* CHALLENGE *
Print the whole listing exactly.

* MATERIAL *
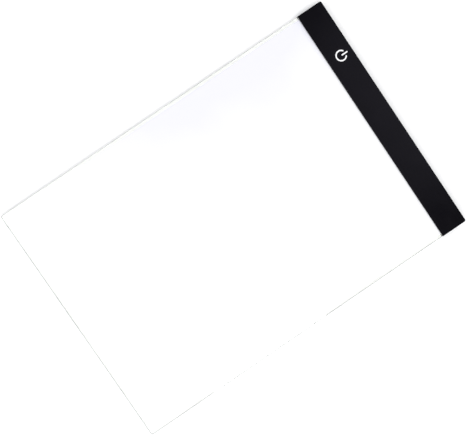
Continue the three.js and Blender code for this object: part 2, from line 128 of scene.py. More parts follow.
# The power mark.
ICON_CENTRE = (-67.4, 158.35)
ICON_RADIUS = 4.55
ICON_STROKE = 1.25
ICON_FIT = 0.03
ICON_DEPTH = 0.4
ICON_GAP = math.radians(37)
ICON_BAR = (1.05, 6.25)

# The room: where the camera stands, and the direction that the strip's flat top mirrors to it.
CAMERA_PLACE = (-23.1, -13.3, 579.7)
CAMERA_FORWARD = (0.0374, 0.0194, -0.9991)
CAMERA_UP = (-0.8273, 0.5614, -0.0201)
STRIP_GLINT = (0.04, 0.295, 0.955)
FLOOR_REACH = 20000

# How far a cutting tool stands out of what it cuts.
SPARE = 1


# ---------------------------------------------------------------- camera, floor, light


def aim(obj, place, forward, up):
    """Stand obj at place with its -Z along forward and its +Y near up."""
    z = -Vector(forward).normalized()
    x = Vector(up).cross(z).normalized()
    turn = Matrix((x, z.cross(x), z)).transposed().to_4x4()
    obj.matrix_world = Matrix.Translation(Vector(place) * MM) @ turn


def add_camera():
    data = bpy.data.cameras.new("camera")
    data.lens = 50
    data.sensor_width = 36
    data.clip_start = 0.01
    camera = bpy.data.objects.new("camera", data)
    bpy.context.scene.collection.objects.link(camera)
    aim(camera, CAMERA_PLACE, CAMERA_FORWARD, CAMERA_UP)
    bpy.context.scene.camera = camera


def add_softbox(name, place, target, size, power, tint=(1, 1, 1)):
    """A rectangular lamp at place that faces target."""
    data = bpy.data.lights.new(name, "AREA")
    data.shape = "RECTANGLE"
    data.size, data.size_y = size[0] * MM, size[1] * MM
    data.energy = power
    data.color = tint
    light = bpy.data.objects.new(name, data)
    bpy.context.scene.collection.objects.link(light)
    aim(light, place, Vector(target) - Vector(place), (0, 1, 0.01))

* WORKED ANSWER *
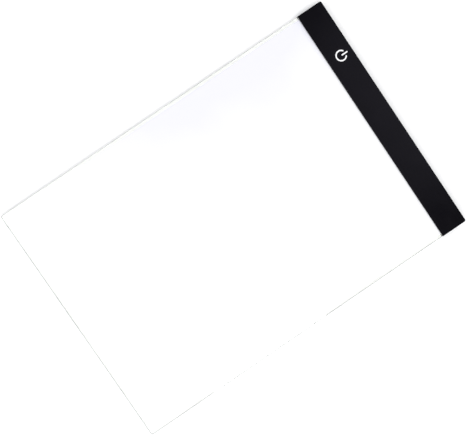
Continue the three.js and Blender code for this object: part 2, from line 128 of scene.py. More parts follow.
# The power mark.
ICON_CENTRE = (-67.4, 158.35)
ICON_RADIUS = 4.55
ICON_STROKE = 1.25
ICON_FIT = 0.03
ICON_DEPTH = 0.4
ICON_GAP = math.radians(37)
ICON_BAR = (1.05, 6.25)

# The room: where the camera stands, and the direction that the strip's flat top mirrors to it.
CAMERA_PLACE = (-23.1, -13.3, 579.7)
CAMERA_FORWARD = (0.0374, 0.0194, -0.9991)
CAMERA_UP = (-0.8273, 0.5614, -0.0201)
STRIP_GLINT = (0.04, 0.295, 0.955)
FLOOR_REACH = 20000

# How far a cutting tool stands out of what it cuts.
SPARE = 1


# ---------------------------------------------------------------- camera, floor, light


def aim(obj, place, forward, up):
    """Stand obj at place with its -Z along forward and its +Y near up."""
    z = -Vector(forward).normalized()
    x = Vector(up).cross(z).normalized()
    turn = Matrix((x, z.cross(x), z)).transposed().to_4x4()
    obj.matrix_world = Matrix.Translation(Vector(place) * MM) @ turn


def add_camera():
    data = bpy.data.cameras.new("camera")
    data.lens = 50
    data.sensor_width = 36
    data.clip_start = 0.01
    camera = bpy.data.objects.new("camera", data)
    bpy.context.scene.collection.objects.link(camera)
    aim(camera, CAMERA_PLACE, CAMERA_FORWARD, CAMERA_UP)
    bpy.context.scene.camera = camera


def add_softbox(name, place, target, size, power, tint=(1, 1, 1)):
    """A rectangular lamp at place that faces target."""
    data = bpy.data.lights.new(name, "AREA")
    data.shape = "RECTANGLE"
    data.size, data.size_y = size[0] * MM, size[1] * MM
    data.energy = power
    data.color = tint
    light = bpy.data.objects.new(name, data)
    bpy.context.scene.collection.objects.link(light)
    aim(light, place, Vector(target) - Vector(place), (0, 1, 0.01))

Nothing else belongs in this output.